## WRITTEN REQUEST:
Your answer should consist only of the lines below from the one with "add(needle.rotate(Axis.Z, pointer_turn))" through the one with "obj.matrix_world = world", copied exactly.

*** INFORMATION SUPPLIED ***

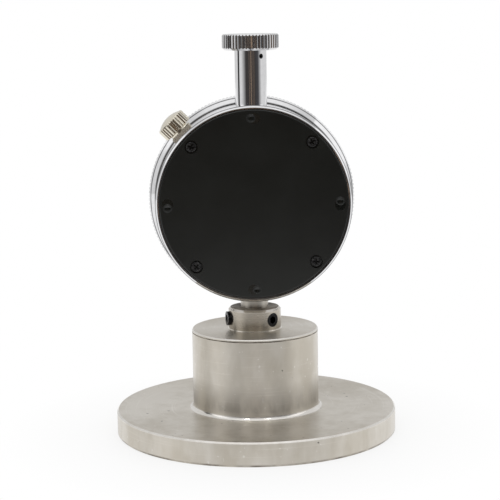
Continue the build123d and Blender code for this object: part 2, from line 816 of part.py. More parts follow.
# The centre bridge is a rounded plate on three posts of the case. It bears the centre arbor and
# carries the guide block, and the rear bridge stands behind it on three pillars.
with BuildPart() as centre_bridge:
    with BuildSketch(dial_plane(bridge_back)):
        with Locations(*pillar_spots, hairspring_spot, guide_foot_spot):
            Circle(bridge_edge)
        make_hull()
        with Locations(*pillar_spots):
            Circle(bridge_screw_shank / 2, mode=Mode.SUBTRACT)
        with Locations(rack_arbor_spot, hairspring_spot):
            Circle(arbor_diameter / 2 + free_gap, mode=Mode.SUBTRACT)
        with Locations((0, stop_collar_top + free_gap - head_height)):
            Rectangle(
                stop_collar_diameter + 2 * free_gap, case_inner_radius,
                align=(Align.CENTER, Align.MAX), mode=Mode.SUBTRACT,
            )
        Circle(pivot_diameter / 2 + pivot_shake, mode=Mode.SUBTRACT)
    extrude(amount=bridge_thickness)
save(centre_bridge, "centre_bridge")

with BuildPart() as bridge_pillars:
    with BuildSketch(dial_plane(rear_bridge_front)):
        with Locations(*pillar_spots):
            Circle(pillar_diameter / 2)
    extrude(amount=rear_bridge_front - bridge_back)
    with BuildSketch(dial_plane(bridge_back)):
        with Locations(*pillar_spots):
            Circle(bridge_screw_shank / 2)
    extrude(amount=bridge_thickness)
    with BuildSketch(dial_plane(rear_bridge_front)):
        with Locations(*pillar_spots):
            Circle(bridge_screw_shank / 2)
    extrude(amount=bridge_screw_length, mode=Mode.SUBTRACT)
save(bridge_pillars, "bridge_pillars")

with BuildPart() as rear_bridge:
    with BuildSketch(dial_plane(rear_bridge_back)):
        with Locations(*pillar_spots, hairspring_spot, rack_arbor_spot):
            Circle(bridge_edge)
        make_hull()
        with Locations(*pillar_spots):
            Circle(bridge_screw_shank / 2, mode=Mode.SUBTRACT)
        with Locations(rack_arbor_spot, hairspring_spot):
            Circle(pivot_diameter / 2 + pivot_shake, mode=Mode.SUBTRACT)
    extrude(amount=rear_bridge_thickness)
save(rear_bridge, "rear_bridge")

with BuildPart() as bridge_screws:
    with BuildSketch(dial_plane(rear_bridge_back)):
        with Locations(*pillar_spots):
            Circle(bridge_screw_head / 2)
    extrude(amount=-bridge_screw_head_height)
    with BuildSketch(dial_plane(rear_bridge_back)):
        with Locations(*pillar_spots):
            Circle(bridge_screw_shank / 2)
    extrude(amount=rear_bridge_thickness + bridge_screw_length)
    with BuildSketch(dial_plane(rear_bridge_back + bridge_screw_head_height)):
        with Locations(*pillar_spots):
            Rectangle(bridge_screw_head, screw_slot_width)
    extrude(amount=screw_slot_depth, mode=Mode.SUBTRACT)
save(bridge_screws, "bridge_screws")

# The guide block keeps the spindle from turning: the spindle's cross pin slides in its slot.
guide_height = guide_slot_top - guide_slot_bottom + 2 * guide_foot_width
with BuildPart() as guide_block:
    with BuildSketch(dial_plane(guide_block_back)):
        with Locations(guide_foot_spot):
            Rectangle(guide_block_outer - guide_block_inner, guide_height)
    extrude(amount=guide_block_back - bridge_back)
    with BuildSketch(Plane.YZ.offset(guide_block_inner)):
        with Locations((0, guide_middle)):
            Rectangle(guide_pin_diameter + 2 * running_fit, guide_slot_top - guide_slot_bottom)
    extrude(amount=guide_block_outer - guide_block_inner, mode=Mode.SUBTRACT)
save(guide_block, "guide_block")

with BuildPart() as centre_bush:
    with BuildSketch(dial_plane(case_floor + centre_bush_shoulder)):
        Circle(centre_bush_diameter / 2)
        Circle(centre_arbor_diameter / 2 + pivot_shake, mode=Mode.SUBTRACT)
    extrude(amount=case_front_wall + centre_bush_shoulder)
save(centre_bush, "centre_bush")


# ==== spindle and indenter ====

# The rack is cut across the side of the spindle. A tooth space faces the pinion at rest.
rack_pitch = pi * rack_module
rack_tip = rack_line + addendum_share * rack_module
rack_root = rack_line - dedendum_share * rack_module
flank_slope = tan(radians(pressure_angle))
rack_half_tip = rack_pitch / 4 - backlash / 2 - addendum_share * rack_module * flank_slope
rack_half_root = rack_pitch / 4 - backlash / 2 + dedendum_share * rack_module * flank_slope
rack_bottom = rack_arbor_height - rack_teeth_below * rack_pitch
rack_top = rack_arbor_height + rack_teeth_above * rack_pitch
rack_waste = [(-spindle_diameter, rack_bottom), (-rack_root, rack_bottom)]
for tooth in range(-rack_teeth_below, rack_teeth_above):
    middle = rack_arbor_height + (tooth + 0.5) * rack_pitch
    rack_waste += [
        (-rack_root, middle - rack_half_root),
        (-rack_tip, middle - rack_half_tip),
        (-rack_tip, middle + rack_half_tip),
        (-rack_root, middle + rack_half_root),
    ]
rack_waste += [(-rack_root, rack_top), (-spindle_diameter, rack_top)]

with BuildPart() as spindle:
    with BuildSketch(Plane.XY.offset(indenter_neck_top)):
        Circle(spindle_radius)
    extrude(amount=spring_seat_top - indenter_neck_top)
    with BuildSketch(Plane.XZ.offset(-spindle_radius)):
        with BuildLine():
            Polyline(*rack_waste, close=True)
        make_face()
    extrude(amount=spindle_diameter, mode=Mode.SUBTRACT)
    with BuildSketch(Plane.XY.offset(indenter_neck_top)):
        Circle(indenter_thread_diameter / 2)
    extrude(amount=indenter_thread_length, mode=Mode.SUBTRACT)
    with BuildSketch(Plane.YZ.offset(-spindle_radius)):
        with Locations((0, guide_pin_height)):
            Circle(guide_pin_diameter / 2)
    extrude(amount=spindle_diameter, mode=Mode.SUBTRACT)
save(spindle, "spindle")

with BuildPart() as indenter:
    with BuildSketch():
        Circle(indenter_diameter / 2)
    extrude(amount=indenter_thickness)
    chamfer(indenter.edges().filter_by(GeomType.CIRCLE), indenter_edge_chamfer)
    with BuildSketch(Plane.XY.offset(indenter_thickness)):
        Circle(indenter_neck_diameter / 2)
    extrude(amount=indenter_neck_height)
    with BuildSketch(Plane.XY.offset(indenter_neck_top)):
        Circle(indenter_thread_diameter / 2)
    extrude(amount=indenter_thread_length)
save(indenter, "indenter")

with BuildPart() as stop_collar:
    with BuildSketch(Plane.XY.offset(stop_collar_bottom)):
        Circle(stop_collar_diameter / 2)
        Circle(spindle_radius, mode=Mode.SUBTRACT)
    extrude(amount=stop_collar_height)
save(stop_collar, "stop_collar")

with BuildPart() as guide_pin:
    with BuildSketch(Plane.YZ.offset(-spindle_radius)):
        with Locations((0, guide_pin_height)):
            Circle(guide_pin_diameter / 2)
    extrude(amount=guide_pin_reach + spindle_radius)
save(guide_pin, "guide_pin")

with BuildPart() as spring_seat:
    with BuildSketch(Plane.XY.offset(spring_seat_bottom)):
        Circle(spring_seat_diameter / 2)
        Circle(spindle_radius, mode=Mode.SUBTRACT)
    extrude(amount=spring_seat_thickness)
save(spring_seat, "spring_seat")

# The main spring stands between the spindle's seat and the knob's plug.
spring_rise = plug_bottom - spring_seat_top - spring_wire
with BuildPart() as main_spring:
    with BuildLine():
        coil = Helix(
            pitch=spring_rise / spring_turns,
            height=spring_rise,
            radius=spring_mean_diameter / 2,
            center=(0, 0, spring_seat_top + spring_wire / 2),
        )
    with BuildSketch(coil ^ 0):
        RegularPolygon(spring_wire / 2, 6)
    sweep(is_frenet=True)
save(main_spring, "main_spring")


# ==== gear train ====

mesh_angle = degrees(atan2(rack_arbor_drop, -rack_arbor_x))
wheel_pitch_angle = 360 / wheel_teeth
pinion_pitch_angle = 360 / pinion_teeth
centre_pinion_tooth = mesh_angle + 180 + pinion_pitch_angle / 2
pinion_lead = (centre_pinion_tooth - hairspring_angle) % pinion_pitch_angle
hairspring_tooth = (
    hairspring_angle + 180 + wheel_pitch_angle / 2 - pinion_lead * pinion_teeth / wheel_teeth
)


def arbor_plane(spot, y):
    """Plane square to an arbor, centred on it, at depth y."""
    return Plane(origin=(spot[0], y, head_height + spot[1]), x_dir=(1, 0, 0), z_dir=(0, -1, 0))


def add_arbor(spot, front, back, diameter, pivots):
    """Add a round arbor from front to back, with a thinner pivot beyond each end that pivots names."""
    with BuildSketch(arbor_plane(spot, back)) as shaft:
        Circle(diameter / 2)
    extrude(shaft.sketch, amount=back - front)
    for end, outwards in pivots:
        with BuildSketch(arbor_plane(spot, end)) as pivot:
            Circle(pivot_diameter / 2)
        extrude(pivot.sketch, amount=outwards)


def wheel(spot, first_tooth):
    """A spoked 60-tooth wheel with a hub, bored for its arbor."""
    root = wheel_radius - dedendum_share * train_module
    with BuildPart() as made:
        with BuildSketch(arbor_plane(spot, wheel_back)):
            with BuildLine():
                Polyline(*tooth_outline(train_module, wheel_teeth, first_tooth), close=True)
            make_face()
            Circle(root - wheel_rim_width, mode=Mode.SUBTRACT)
            Circle(wheel_hub_diameter / 2)
            with PolarLocations(0, wheel_spokes):
                with Locations((root / 2, 0)):
                    Rectangle(root - wheel_rim_width, wheel_spoke_width)
            Circle(arbor_diameter / 2, mode=Mode.SUBTRACT)
        extrude(amount=wheel_thickness)
    return made


arbor_front = case_floor + pivot_shake
arbor_back = rear_bridge_front - pivot_shake
long_pivots = [(arbor_front, pivot_length - pivot_shake), (arbor_back, -(rear_bridge_thickness))]
with BuildPart() as rack_pinion_arbor:
    add_arbor(rack_arbor_spot, arbor_front, arbor_back, arbor_diameter, long_pivots)
    with BuildSketch(arbor_plane(rack_arbor_spot, rack_pinion_width / 2)):
        with BuildLine():
            Polyline(*tooth_outline(rack_module, pinion_teeth, 0), close=True)
        make_face()
    extrude(amount=rack_pinion_width)
save(rack_pinion_arbor, "rack_pinion_arbor")

drive_wheel = wheel(rack_arbor_spot, mesh_angle)
save(drive_wheel, "drive_wheel")

pointer_front = pointer_back - pointer_thickness
hub_front = pointer_back - pointer_hub_height
with BuildPart() as centre_pinion_arbor:
    add_arbor(
        (0, 0), hub_front, bridge_front - pivot_shake, centre_arbor_diameter,
        [(bridge_front - pivot_shake, -bridge_thickness)],
    )
    with BuildSketch(dial_plane(wheel_back + (centre_pinion_width - wheel_thickness) / 2)):
        with BuildLine():
            Polyline(*tooth_outline(train_module, pinion_teeth, centre_pinion_tooth), close=True)
        make_face()
    extrude(amount=centre_pinion_width)
save(centre_pinion_arbor, "centre_pinion_arbor")

with BuildPart() as hairspring_arbor:
    add_arbor(hairspring_spot, arbor_front, arbor_back, arbor_diameter, long_pivots)
    with BuildSketch(arbor_plane(hairspring_spot, hairspring_front + hairspring_width)):
        Circle(collet_diameter / 2)
    extrude(amount=hairspring_width)
save(hairspring_arbor, "hairspring_arbor")

hairspring_wheel = wheel(hairspring_spot, hairspring_tooth)
save(hairspring_wheel, "hairspring_wheel")

# The hairspring is a flat spiral of half circles, each a little wider than the one inside it. Its
# inner end lies against the collet and its outer end meets the stud.
half_step = hairspring_pitch / 2
hairspring_start = hairspring_inner_radius + hairspring_strip / 2
hairspring_end = hairspring_start + (hairspring_half_turns - 1) * half_step
with BuildPart() as hairspring:
    with BuildSketch(arbor_plane(hairspring_spot, hairspring_front + hairspring_width)):
        with BuildLine():
            for half in range(hairspring_half_turns):
                centre = (half_step * (half % 2), 0)
                CenterArc(centre, hairspring_start + half * half_step, 180 * (half % 2), 180)
        trace(line_width=hairspring_strip)
    extrude(amount=hairspring_width)
save(hairspring, "hairspring")

with BuildPart() as hairspring_stud:
    with BuildSketch(arbor_plane(hairspring_spot, hairspring_front + hairspring_width)):
        with Locations((-hairspring_end, -stud_diameter / 2)):
            Circle(stud_diameter / 2)
    extrude(amount=hairspring_front + hairspring_width - bridge_back)
save(hairspring_stud, "hairspring_stud")


# ==== pointer ====

# The pointer is a flat needle with a wide tail, drawn pointing at full scale, which is where it
# stands while the indenter is flush with the foot.
pointer_turn = 90 - pointer_full_scale_angle
with BuildPart() as pointer:
    with BuildSketch(dial_plane(pointer_back)):
        with BuildLine(mode=Mode.PRIVATE) as needle_line:
            Polyline(
                (pointer_length, pointer_tip_width / 2),
                (0, pointer_width / 2),
                (-pointer_tail, pointer_tail_width / 2),
                (-pointer_tail, -pointer_tail_width / 2),
                (0, -pointer_width / 2),
                (pointer_length, -pointer_tip_width / 2),
                close=True,
            )
        needle = make_face(needle_line.edges(), mode=Mode.PRIVATE)
        add(needle.rotate(Axis.Z, pointer_turn))
        Circle(pointer_hub_diameter / 2, mode=Mode.SUBTRACT)
        Circle(pointer_hub_diameter / 2)
        Circle(centre_arbor_diameter / 2, mode=Mode.SUBTRACT)
    extrude(amount=pointer_thickness)
save(pointer, "pointer")

with BuildPart() as pointer_hub:
    with BuildSketch(dial_plane(pointer_front)):
        Circle(pointer_hub_diameter / 2)
        Circle(centre_arbor_diameter / 2, mode=Mode.SUBTRACT)
    extrude(amount=pointer_front - hub_front)
save(pointer_hub, "pointer_hub")
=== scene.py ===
# %% [markdown]
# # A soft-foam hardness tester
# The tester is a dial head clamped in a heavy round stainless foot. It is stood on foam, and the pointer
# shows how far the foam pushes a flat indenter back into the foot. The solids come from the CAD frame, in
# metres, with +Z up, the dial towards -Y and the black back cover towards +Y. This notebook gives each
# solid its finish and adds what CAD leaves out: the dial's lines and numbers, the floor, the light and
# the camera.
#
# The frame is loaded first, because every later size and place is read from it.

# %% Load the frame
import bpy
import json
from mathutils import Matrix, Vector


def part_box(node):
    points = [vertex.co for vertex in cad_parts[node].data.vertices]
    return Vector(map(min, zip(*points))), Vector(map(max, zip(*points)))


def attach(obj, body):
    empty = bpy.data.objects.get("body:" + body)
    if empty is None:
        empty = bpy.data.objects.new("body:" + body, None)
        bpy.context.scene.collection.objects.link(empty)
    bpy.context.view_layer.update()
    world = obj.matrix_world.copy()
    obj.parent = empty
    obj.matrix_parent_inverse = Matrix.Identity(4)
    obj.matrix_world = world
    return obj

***

## WRITTEN REPLY:
        add(needle.rotate(Axis.Z, pointer_turn))
        Circle(pointer_hub_diameter / 2, mode=Mode.SUBTRACT)
        Circle(pointer_hub_diameter / 2)
        Circle(centre_arbor_diameter / 2, mode=Mode.SUBTRACT)
    extrude(amount=pointer_thickness)
save(pointer, "pointer")

with BuildPart() as pointer_hub:
    with BuildSketch(dial_plane(pointer_front)):
        Circle(pointer_hub_diameter / 2)
        Circle(centre_arbor_diameter / 2, mode=Mode.SUBTRACT)
    extrude(amount=pointer_front - hub_front)
save(pointer_hub, "pointer_hub")
=== scene.py ===
# %% [markdown]
# # A soft-foam hardness tester
# The tester is a dial head clamped in a heavy round stainless foot. It is stood on foam, and the pointer
# shows how far the foam pushes a flat indenter back into the foot. The solids come from the CAD frame, in
# metres, with +Z up, the dial towards -Y and the black back cover towards +Y. This notebook gives each
# solid its finish and adds what CAD leaves out: the dial's lines and numbers, the floor, the light and
# the camera.
#
# The frame is loaded first, because every later size and place is read from it.

# %% Load the frame
import bpy
import json
from mathutils import Matrix, Vector


def part_box(node):
    points = [vertex.co for vertex in cad_parts[node].data.vertices]
    return Vector(map(min, zip(*points))), Vector(map(max, zip(*points)))


def attach(obj, body):
    empty = bpy.data.objects.get("body:" + body)
    if empty is None:
        empty = bpy.data.objects.new("body:" + body, None)
        bpy.context.scene.collection.objects.link(empty)
    bpy.context.view_layer.update()
    world = obj.matrix_world.copy()
    obj.parent = empty
    obj.matrix_parent_inverse = Matrix.Identity(4)
    obj.matrix_world = world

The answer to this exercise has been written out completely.